No one pretends that Michael Jordan is an exemplar of virtue, so we call him a great leader. And since Jordan’s shadow is cast so far over the history of the game, we look for traces of his brand of leadership in other players. The Jordan standard is applied unfairly to most of the best basketball players until they win at least one title, like clockwork.

When Cowherd says that LeBron increasingly has Jordan’s "it" that Durant lacks, he means that LeBron has won some titles. The Skip Baylesses of the dark, mysterious world we call sports media never acknowledge when they’re wrong about someone like LeBron when he wins a 'chip. Instead, they invent change in LeBron’s personality and credit him by making him into their image of a champion retroactively.

REAL LEADERSHIP

When Kevin Durant honored his mother, who raised him through hardship, he moved anyone with a heartbeat who was looking on. Durant broke through heaps of cynicism and PR-speak in crowning his mother "da real MVP." He also broke the speech’s tradition to share his MVP award honors with everyone on his team, a mark of a great leader.

That year, Durant took on a bigger load during Westbrook’s absence, growing into the facilitator, scorer, and defender the team needed. Good leadership, eh?

Since, Durant has worked to reinforce a team-first culture, taking joy in making the extra (often unnecessary) pass, cheering from the sidelines, and defending his teammates to the public. Okay on the leadership front there.

And that’s just what we see. Great leadership does not happen first under the spotlight. It happens in the gym, in private conversation, in crisis, and when there’s no credit to claim.

Leadership is not a zero sum game. Leadership doesn’t always result in championships.  Leaders don’t always win, and any good one will tell you as much. How many leaders throughout the military are not and never will be the Chief of Staff? How many great managers, team leads, and supervisors will never be named CEO?

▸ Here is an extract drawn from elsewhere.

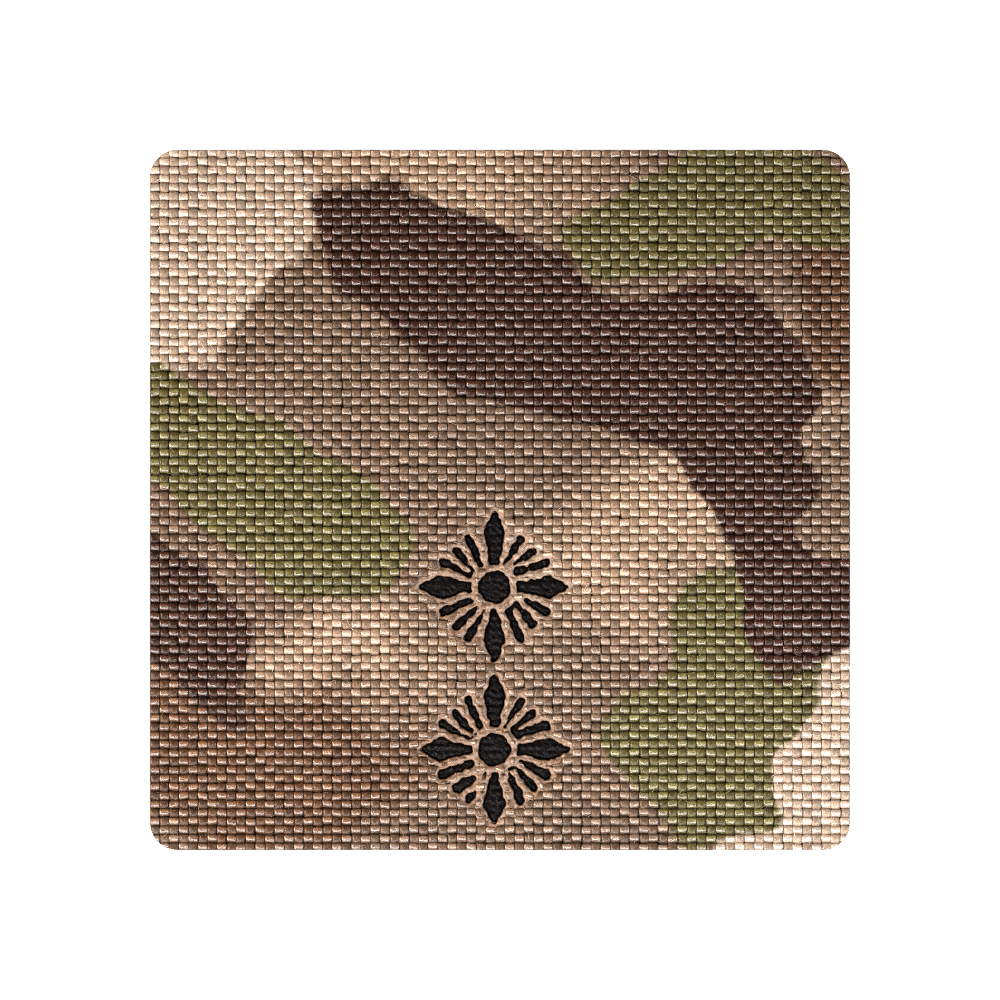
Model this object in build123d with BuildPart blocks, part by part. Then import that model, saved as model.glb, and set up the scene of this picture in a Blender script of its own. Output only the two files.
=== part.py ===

Skill, opportunity, and good fortune are just as essential to any leader’s achievements as "how bad they want it." We know this about the real world, but pretend that the NBA does not exist in the real world.

BASKETBALL GREATNESS

You don’t even have to look very hard to discover the NBA isn’t some Lord of the Flies, eat-or-be-eaten landscape of basketball cutthroats. Do you have to be a blatant, borderline jerk of an alpha to become a champion, or beyond that an all-time great? Not if you’re Tim Duncan. Not if you’re Dirk Nowitzki. Not if you’re Stephen Curry (although the personality revisionists will catch up to him soon). Obviously, the NBA is demanding, the competition so tough that overtly competitive characters (born in the right bodies) will rise to the top as well. Some great players fit that mold and some don’t. It’s fine!

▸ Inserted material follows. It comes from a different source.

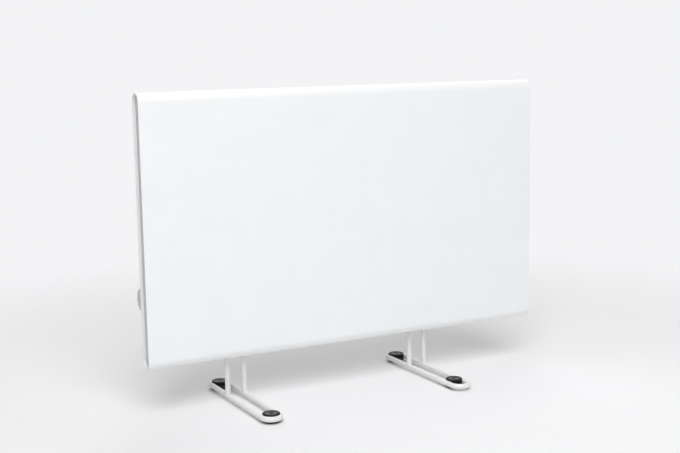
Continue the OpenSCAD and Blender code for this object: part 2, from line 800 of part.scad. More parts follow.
// Nut on the bush, outside the box and inside the dial
module thermostat_nut() {
    color("silver") difference() {
        translate([box_left - nut_thick, dial_axis_y, dial_axis_z]) rotate([0, 90, 0]) {
            cylinder(d = nut_across, h = nut_thick, $fn = 6);
        }
        rod_x(bush_d + 2 * hole_gap, box_left - nut_thick - reach, box_left + reach,
              dial_axis_y, dial_axis_z);
    }
}

// Spindle: turns in the bush and carries the dial
module dial_spindle() {
    x1 = box_left + box_wall + spindle_in - spindle_end_gap;
    color("silver") rod_x(spindle_d, spindle_tip_x, x1, dial_axis_y, dial_axis_z);
}

// Dial: a cup with a hub on the spindle, grip grooves and a pointer line on its face
module thermostat_dial() {
    hub_l = dial_l - nut_thick - bush_over - dial_nut_room + dial_gap;
    color("lightgray") translate([dial_face_x, dial_axis_y, dial_axis_z]) rotate([0, 90, 0]) difference() {
        rotate_extrude() difference() {
            union() {
                square([dial_d / 2 - dial_edge_r, dial_l]);
                translate([0, dial_edge_r]) square([dial_d / 2, dial_l - dial_edge_r]);
                translate([dial_d / 2 - dial_edge_r, dial_edge_r]) circle(dial_edge_r);
            }
            translate([dial_hub_d / 2, dial_wall]) {
                square([dial_d / 2 - dial_wall - dial_hub_d / 2, dial_l]);
            }
            translate([0, hub_l]) square([dial_hub_d / 2 + reach, dial_l]);
            translate([0, spindle_tip_x - dial_face_x]) square([spindle_d / 2 + spindle_gap / 2, dial_l]);
        }
        for (i = [0 : dial_grooves - 1]) {
            rotate([0, 0, i * 360 / dial_grooves]) {
                translate([dial_d / 2 + groove_r / 2, 0, groove_start]) cylinder(r = groove_r, h = dial_l);
            }
        }
        translate([-dial_d / 2 + pointer_in, -pointer_w / 2, -reach]) {
            cube([pointer_l, pointer_w, reach + pointer_depth]);
        }
    }
}

// Grommet: a grooved ring in the back plate round the wires
module wire_grommet() {
    l = sheet_t + 2 * grommet_lip_t;
    lip_d = wire_hole_d + 2 * grommet_lip;
    color("black") translate([wire_x, plate_in_y - grommet_lip_t, wire_z]) rotate([-90, 0, 0]) difference() {
        union() {
            cylinder(d = wire_hole_d - 2 * grommet_play, h = l);
            cylinder(d = lip_d, h = grommet_lip_t);
            translate([0, 0, l - grommet_lip_t]) cylinder(d = lip_d, h = grommet_lip_t);
        }
        translate([0, 0, -reach]) cylinder(d = wire_hole_d - 2 * grommet_wall, h = l + 2 * reach);
    }
}

// Terminal block: a bar with three poles on the back plate, inside the box
module terminal_block() {
    pole = block_w / 3;
    color("ivory") difference() {
        span([block_x, plate_out_y, block_z], [block_x + block_w, plate_out_y + block_d, block_z + block_h]);
        for (i = [0 : 2]) {
            translate([block_x + (i + 0.5) * pole, plate_out_y + block_d / 2, block_z - reach]) {
                cylinder(d = pole_bore_d, h = block_h + 2 * reach);
            }
            rod_y(pole_screw_d, plate_out_y + block_d / 2, plate_out_y + block_d + reach,
                  block_x + (i + 0.5) * pole, block_z + block_h / 2);
        }
        for (i = [1 : 2]) {
            x = block_x + i * pole;
            span([x - pole_groove_w / 2, plate_out_y + block_d - pole_groove, block_z - reach],
                 [x + pole_groove_w / 2, plate_out_y + block_d + reach, block_z + block_h + reach]);
        }
    }
}

// Inlet for the mains cord: a flanged tube in the underside of the box
module cord_inlet() {
    color("whitesmoke") translate([inlet_x, inlet_y, box_z]) difference() {
        union() {
            translate([0, 0, -inlet_drop]) {
                cylinder(d1 = inlet_d - 2 * inlet_taper, d2 = inlet_d, h = inlet_drop);
            }
            cylinder(d = inlet_d, h = box_wall + inlet_in);
            translate([0, 0, -inlet_flange_t]) cylinder(d = inlet_d + 2 * inlet_flange, h = inlet_flange_t);
        }
        translate([0, 0, -inlet_drop - reach]) {
            cylinder(d = cord_bore_d, h = inlet_drop + box_wall + inlet_in + 2 * reach);
        }
    }
}

// A wire through a list of points, with rounded corners
module wire(points) {
    for (i = [0 : len(points) - 2]) {
        a = points[i];
        b = points[i + 1];
        d = b - a;
        l = norm(d);
        translate(a) rotate([0, acos(d[2] / l), atan2(d[1], d[0])]) cylinder(d = wire_d, h = l);
        if (i > 0) {
            translate(a) sphere(d = wire_d);
        }
    }
}

// Short wire: from the element's left pin through the grommet to the terminal block
module element_wire_short() {
    y_in = plate_out_y + block_d / 2;
    x_pole = block_x + block_w / 2;
    color("white") wire([
        [left_pin_x - wire_gap, fin_y, tube_z],
        [wire_x, fin_y, tube_z],
        [wire_x, fin_y, wire_z + wire_up],
        [wire_x, y_in, wire_z + wire_up],
        [x_pole, y_in, wire_z + wire_up],
        [x_pole, y_in, block_z + block_h / 2]
    ]);
}

// Long wire: from the element's right pin, under the element, to the terminal block
module element_wire_long() {
    y_in = plate_out_y + block_d / 2;
    x_pole = block_x + block_w * 5 / 6;
    z_low = tube_z - shield_h / 2 - wire_clear;
    x_far = right_pin_x + wire_gap + wire_bend;
    color("white") wire([
        [right_pin_x + wire_gap, fin_y, tube_z],
        [x_far, fin_y, tube_z],
        [x_far, fin_y, z_low],
        [wire_x, fin_y, z_low],
        [wire_x, fin_y, wire_z - wire_down],
        [wire_x, y_in, wire_z - wire_down],
        [x_pole, y_in, wire_z - wire_down],
        [x_pole, y_in, block_z + block_h / 2]
    ]);
}

// The closed loop of a stand, with a rod of the given diameter
module rod_loop(d) {
    r = run_gap / 2;
    for (s = [-1, 1]) {
        rod_y(d, -loop_span / 2, loop_span / 2, s * r, rod_z);
        translate([0, s * loop_span / 2, rod_z]) rotate([0, 0, s > 0 ? 0 : 180]) {
            rotate_extrude(angle = 180) translate([r, 0]) circle(d = d);
        }
    }
}

// Stand: a closed loop of rod just above the floor, with two uprights welded to its runs
module stand_rod(x) {
    color("whitesmoke") translate([x, 0, 0]) {
        rod_loop(rod_d);
        for (s = [-1, 1]) {
            translate([s * run_gap / 2, upright_y, rod_z]) cylinder(d = rod_d, h = upright_top - rod_z);
        }
    }
}

// Stand bracket: a block on the back plate with a bore for each upright
module stand_bracket(x, z) {
    corner = holder_corner_r;
    color("gainsboro") translate([x, 0, z - holder_h / 2]) difference() {
        union() {
            span([-holder_w / 2, plate_out_y, 0], [holder_w / 2, holder_rear - corner, holder_h]);
            span([-holder_w / 2 + corner, plate_out_y, 0], [holder_w / 2 - corner, holder_rear, holder_h]);
            for (s = [-1, 1]) {
                translate([s * (holder_w / 2 - corner), holder_rear - corner, 0]) {
                    cylinder(r = corner, h = holder_h);
                }
            }
        }
        for (s = [-1, 1]) {
            translate([s * run_gap / 2, upright_y, -reach]) {
                cylinder(d = rod_d + 2 * upright_gap, h = holder_h + 2 * reach);
            }
        }
        rod_y(bolt_d + 2 * hole_gap, plate_out_y - reach, holder_rear + reach, 0, holder_h / 2);
    }
}

// Bolts through the stand brackets
module bracket_bolts() {
    color("silver") at_bolts() {
        rear_screw(bolt_d, bolt_head_d, bolt_head_h, holder_rear, holder_rear - plate_in_y + nut_t, 0, 0);
    }
}

// Square nuts behind the back plate
module bracket_nuts() {
    color("silver") at_bolts() difference() {
        span([-nut_w / 2, plate_in_y - nut_t, -nut_w / 2], [nut_w / 2, plate_in_y, nut_w / 2]);
        rod_y(bolt_d + hole_gap, plate_in_y - nut_t - reach, plate_in_y + reach, 0, 0);
    }
}

// Screws through the cover's flanges
module case_screws() {
    color("silver") at_case_screws() {
        rear_screw(screw_d, head_d, head_h, rear_y, 2 * sheet_t + 2 * screw_over, 0, 0);
    }
}

// Screws that hold the element brackets
module element_screws() {
    color("silver") at_element_screws() {
        rear_screw(screw_d, head_d, head_h, plate_out_y, sheet_t + bracket_t + screw_over, 0, 0);
    }
}

// Cap of a foot: the upper half of the disc that grips the loop, with a rounded edge and a dished top
module foot_cap(place) {
    edge_r = foot_edge_r;
    color("black") difference() {
        translate([place[0], place[1], 0]) difference() {
            rotate_extrude() {
                translate([0, rod_z]) square([foot_d / 2, foot_top_z - edge_r - rod_z]);
                translate([0, rod_z]) square([foot_d / 2 - edge_r, foot_top_z - rod_z]);
                translate([foot_d / 2 - edge_r, foot_top_z - edge_r]) circle(edge_r);
            }
            translate([0, 0, foot_top_z - foot_dish]) cylinder(d = foot_dish_d, h = foot_dish + reach);
            translate([0, 0, foot_seat_z]) cylinder(d = foot_recess_d, h = foot_recess + reach);
            translate([0, 0, rod_z - reach]) cylinder(d = foot_screw_d + 2 * hole_gap, h = foot_top_z);
        }
        translate([place[0], 0, 0]) rod_loop(rod_d + 2 * foot_gap);
    }
}

// Base of a foot: the lower half of the disc, with the pad that stands on the floor
module foot_pad(place) {
    edge_r = pad_edge_r;
    color("black") difference() {
        translate([place[0], place[1], 0]) difference() {
            rotate_extrude() {
                translate([0, pad_t]) square([foot_d / 2, rod_z - pad_t]);
                square([pad_d / 2 - edge_r, rod_z]);
                translate([0, edge_r]) square([pad_d / 2, rod_z - edge_r]);
                translate([pad_d / 2 - edge_r, edge_r]) circle(edge_r);
            }
            translate([0, 0, pad_floor]) cylinder(d = foot_screw_d + 2 * hole_gap, h = rod_z);
        }
        translate([place[0], 0, 0]) rod_loop(rod_d + 2 * foot_gap);
    }
}

// Screws through the feet
module foot_screws() {
    d = foot_recess_d - 2 * foot_head_gap;
    color("dimgray") for (place = foot_places) {
        translate([place[0], place[1], 0]) difference() {
            union() {
                translate([0, 0, foot_screw_z]) {
                    cylinder(d = foot_screw_d, h = foot_seat_z - foot_screw_z + tiny);
                }
                translate([0, 0, foot_seat_z]) cylinder(d = d, h = foot_head_h);
            }
            translate([0, 0, foot_seat_z + foot_head_h]) cross_recess(d);
        }
    }
}

front_cover();
back_plate();
end_cap(-1);  // end_cap_left
end_cap(1);  // end_cap_right
heating_element();
element_fins();
element_bracket(-1);  // element_bracket_left
element_bracket(1);  // element_bracket_right
heat_shield();
shield_rivets();
thermal_cutout();
cutout_screws();
control_box();
box_screws();
thermostat_body();
thermostat_nut();
dial_spindle();
thermostat_dial();
wire_grommet();
terminal_block();
cord_inlet();
element_wire_short();
element_wire_long();
stand_rod(left_stand_x);  // stand_rod_left
stand_rod(right_stand_x);  // stand_rod_right
stand_bracket(left_stand_x, lower_z);  // stand_bracket_left_lower
stand_bracket(left_stand_x, upper_z);  // stand_bracket_left_upper
stand_bracket(right_stand_x, lower_z);  // stand_bracket_right_lower
stand_bracket(right_stand_x, upper_z);  // stand_bracket_right_upper
bracket_bolts();
bracket_nuts();
case_screws();
element_screws();
foot_cap(foot_places[0]);  // foot_cap_left_front
foot_cap(foot_places[1]);  // foot_cap_left_rear
foot_cap(foot_places[2]);  // foot_cap_right_front
foot_cap(foot_places[3]);  // foot_cap_right_rear
foot_pad(foot_places[0]);  // foot_pad_left_front
foot_pad(foot_places[1]);  // foot_pad_left_rear
foot_pad(foot_places[2]);  // foot_pad_right_front
foot_pad(foot_places[3]);  // foot_pad_right_rear
foot_screws();
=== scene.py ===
"""Slim convector heater on two bent rod stands: finished surfaces, materials and a plain studio.

Everything is in metres, +Z up, +X along the casing, and the casing's front faces -Y.
"""

import math

import bpy
import numpy as np
from bpy.props import FloatProperty, FloatVectorProperty, IntProperty, PointerProperty
from bpy.types import NodeSocket, Operator, Panel, PropertyGroup
from mathutils import Matrix, Vector


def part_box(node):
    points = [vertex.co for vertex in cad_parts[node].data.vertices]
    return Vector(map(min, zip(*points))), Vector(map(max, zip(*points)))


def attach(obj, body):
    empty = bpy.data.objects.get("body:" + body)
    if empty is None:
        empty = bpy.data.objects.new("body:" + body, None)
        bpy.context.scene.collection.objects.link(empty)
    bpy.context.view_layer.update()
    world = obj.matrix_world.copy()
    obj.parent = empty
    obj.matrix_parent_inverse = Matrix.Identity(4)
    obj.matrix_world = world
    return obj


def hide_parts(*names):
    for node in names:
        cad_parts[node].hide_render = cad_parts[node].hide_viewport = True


bl_info = {
    "name": "Convector Heater",
    "version": (1, 0, 0),
    "blender": (4, 5, 0),
    "location": "View3D > Sidebar > Heater",
    "description": "Dresses a slim convector heater and sets it in a plain studio",
    "category": "Add Mesh",
}

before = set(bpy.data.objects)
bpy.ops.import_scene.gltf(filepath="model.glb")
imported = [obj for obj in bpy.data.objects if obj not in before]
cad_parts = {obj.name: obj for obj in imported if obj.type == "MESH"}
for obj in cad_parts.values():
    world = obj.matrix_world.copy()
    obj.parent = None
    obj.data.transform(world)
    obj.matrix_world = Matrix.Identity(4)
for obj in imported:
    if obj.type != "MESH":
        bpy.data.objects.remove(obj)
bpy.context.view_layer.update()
MM = 0.001
HEATER = "heater"
DIAL = "dial"
QUARTER = math.pi / 2
SIDES = ("left", "right")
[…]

It’s hilarious that Cowherd puts down Durant in one breath as inferior to Kawhi Leonard as a franchise cornerstone, and in the next insinuates that Durant isn’t the alpha personality you need to build a contender around. In what universe is Leonard viewed as an alpha dog? If the Spurs didn’t have a recent championship, the Cowherds of the world would absolutely tag the soft-spoken Leonard as a guy who "just doesn’t have that dog in him."

DURANT’S LEGACY

It’s possible that Durant’s window to join team success with individual achievements on par with the game’s greats is closing. It’s also entirely possible that he’s lacking as a leader. But there is zero evidence that the media or fans have access to anything that would lead to this conclusion.

Durant’s title hopes have never been sabotaged by his personality. Not once. His inner dog would not have turned the Thunder into a mature enough group to drop LeBron’s Heatles (nor convinced Scott Brooks to bench Kendrick Perkins) in 2012. Durant was 23, the oldest star on a promising team way ahead of schedule.  In that series, LeBron answered his critics with his first title at the ripe old age of 27, the same age Jordan won his first. Durant is 27 now.

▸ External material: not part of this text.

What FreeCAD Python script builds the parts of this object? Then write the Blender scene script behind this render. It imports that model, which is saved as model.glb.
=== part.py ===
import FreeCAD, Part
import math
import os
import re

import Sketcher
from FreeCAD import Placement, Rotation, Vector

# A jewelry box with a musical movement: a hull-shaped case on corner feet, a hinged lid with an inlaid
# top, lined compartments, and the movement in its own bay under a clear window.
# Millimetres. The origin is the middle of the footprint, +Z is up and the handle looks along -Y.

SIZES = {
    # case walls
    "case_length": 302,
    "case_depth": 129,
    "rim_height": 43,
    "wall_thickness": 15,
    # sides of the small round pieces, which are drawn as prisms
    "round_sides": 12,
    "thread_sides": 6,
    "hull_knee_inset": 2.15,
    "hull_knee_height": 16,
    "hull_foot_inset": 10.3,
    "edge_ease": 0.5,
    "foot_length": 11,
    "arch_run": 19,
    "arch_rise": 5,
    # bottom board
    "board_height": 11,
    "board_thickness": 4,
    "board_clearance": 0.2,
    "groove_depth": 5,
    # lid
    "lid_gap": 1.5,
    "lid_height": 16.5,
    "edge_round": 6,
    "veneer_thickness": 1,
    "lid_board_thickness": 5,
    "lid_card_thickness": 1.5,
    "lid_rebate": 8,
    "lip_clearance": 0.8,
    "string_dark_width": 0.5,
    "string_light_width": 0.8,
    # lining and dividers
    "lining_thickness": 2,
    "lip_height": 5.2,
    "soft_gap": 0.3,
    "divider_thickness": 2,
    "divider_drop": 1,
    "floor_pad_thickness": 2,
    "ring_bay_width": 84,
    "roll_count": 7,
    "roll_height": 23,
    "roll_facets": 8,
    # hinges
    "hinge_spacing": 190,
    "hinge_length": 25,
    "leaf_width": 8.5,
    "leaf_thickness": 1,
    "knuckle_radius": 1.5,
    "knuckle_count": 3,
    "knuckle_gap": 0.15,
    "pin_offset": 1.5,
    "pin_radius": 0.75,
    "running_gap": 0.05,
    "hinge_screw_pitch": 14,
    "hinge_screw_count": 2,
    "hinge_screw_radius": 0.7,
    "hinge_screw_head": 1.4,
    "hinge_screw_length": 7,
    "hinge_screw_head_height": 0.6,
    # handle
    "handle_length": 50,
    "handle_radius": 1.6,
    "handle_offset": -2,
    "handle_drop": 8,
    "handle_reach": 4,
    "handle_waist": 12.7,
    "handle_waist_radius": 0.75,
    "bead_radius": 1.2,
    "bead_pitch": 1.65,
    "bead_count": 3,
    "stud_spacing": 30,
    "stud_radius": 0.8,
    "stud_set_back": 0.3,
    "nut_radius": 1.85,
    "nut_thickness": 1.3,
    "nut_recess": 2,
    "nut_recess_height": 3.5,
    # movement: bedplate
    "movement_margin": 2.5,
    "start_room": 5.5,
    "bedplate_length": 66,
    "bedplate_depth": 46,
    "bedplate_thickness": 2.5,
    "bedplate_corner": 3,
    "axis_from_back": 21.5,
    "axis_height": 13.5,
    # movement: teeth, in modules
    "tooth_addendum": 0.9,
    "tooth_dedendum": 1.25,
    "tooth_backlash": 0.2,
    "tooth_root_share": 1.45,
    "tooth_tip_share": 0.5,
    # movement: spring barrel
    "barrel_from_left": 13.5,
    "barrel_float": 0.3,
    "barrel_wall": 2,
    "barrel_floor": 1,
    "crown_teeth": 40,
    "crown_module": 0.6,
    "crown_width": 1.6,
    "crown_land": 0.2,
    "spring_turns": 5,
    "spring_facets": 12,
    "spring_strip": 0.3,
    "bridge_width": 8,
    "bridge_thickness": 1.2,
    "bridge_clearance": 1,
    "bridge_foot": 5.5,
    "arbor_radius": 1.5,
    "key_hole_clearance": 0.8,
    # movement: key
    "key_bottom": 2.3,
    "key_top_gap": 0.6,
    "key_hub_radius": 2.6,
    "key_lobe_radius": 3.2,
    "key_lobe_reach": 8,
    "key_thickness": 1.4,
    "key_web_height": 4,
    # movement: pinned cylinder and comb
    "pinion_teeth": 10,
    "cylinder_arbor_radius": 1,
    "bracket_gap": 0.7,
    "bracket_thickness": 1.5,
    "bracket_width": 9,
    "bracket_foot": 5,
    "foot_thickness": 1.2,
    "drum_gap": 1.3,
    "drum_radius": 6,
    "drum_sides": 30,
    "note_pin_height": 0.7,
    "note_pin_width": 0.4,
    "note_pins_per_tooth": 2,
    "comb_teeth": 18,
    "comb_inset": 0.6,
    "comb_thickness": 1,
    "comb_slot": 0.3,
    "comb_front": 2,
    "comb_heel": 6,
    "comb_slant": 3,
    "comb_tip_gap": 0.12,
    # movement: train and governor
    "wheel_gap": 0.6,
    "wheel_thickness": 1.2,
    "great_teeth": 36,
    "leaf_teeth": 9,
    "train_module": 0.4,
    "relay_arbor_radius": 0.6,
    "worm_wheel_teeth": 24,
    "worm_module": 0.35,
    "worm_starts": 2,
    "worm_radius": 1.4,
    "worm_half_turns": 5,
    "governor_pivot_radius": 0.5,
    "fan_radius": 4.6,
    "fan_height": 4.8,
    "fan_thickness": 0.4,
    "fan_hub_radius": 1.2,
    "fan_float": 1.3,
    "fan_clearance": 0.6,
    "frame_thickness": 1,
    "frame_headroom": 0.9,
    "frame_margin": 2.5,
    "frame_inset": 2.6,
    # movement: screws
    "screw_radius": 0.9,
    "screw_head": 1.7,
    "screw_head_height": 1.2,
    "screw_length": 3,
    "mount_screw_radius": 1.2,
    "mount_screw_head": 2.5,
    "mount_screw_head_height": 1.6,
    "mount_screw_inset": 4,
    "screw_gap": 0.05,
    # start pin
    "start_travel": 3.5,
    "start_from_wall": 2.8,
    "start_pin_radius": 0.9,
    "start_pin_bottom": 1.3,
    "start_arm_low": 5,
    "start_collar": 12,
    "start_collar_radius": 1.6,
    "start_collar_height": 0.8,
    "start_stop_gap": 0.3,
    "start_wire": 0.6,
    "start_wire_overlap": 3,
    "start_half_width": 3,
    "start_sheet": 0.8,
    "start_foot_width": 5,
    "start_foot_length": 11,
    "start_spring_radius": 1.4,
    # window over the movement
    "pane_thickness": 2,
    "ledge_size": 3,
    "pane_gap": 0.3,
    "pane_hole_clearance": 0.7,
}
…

Durant’s teams have fallen victim to injuries, with doses of coaching and team-building blunders compounding those injuries. The Thunder have not lost a series in which Durant, Westbrook, and Serge Ibaka played every game since that Finals appearance. The pieces around them (most notably the ghost of James Harden) haven’t been enough to fill those gaps.

In the same conversation, Whitlock casually tried to revive the outdated hot take that Durant and Russell Westbrook, who are producing at a higher level than any duo in league history this year, are a bad match. If Durant manages the herculean task of winning a title this season or next, millions of empty words from empty media personalities will be shoe-horning their growth as co-alphas into the narrative, back on track to establish a dynasty. Don’t trust these people.

BACK WHERE WE STARTED

Jason Whitlock and Colin Cowherd are masterful bullshitters. They can sit at a microphone for 3 minutes and bait the blogosphere into thousand-word responses like this. While Durant and his mother don’t need anyone to cape for them, I’m aware that this kind of lame, faux-masculinity is hanging onto the sports world for dear life while the rest of society moves on. Let’s not let the bullshit stink up Thunder nation.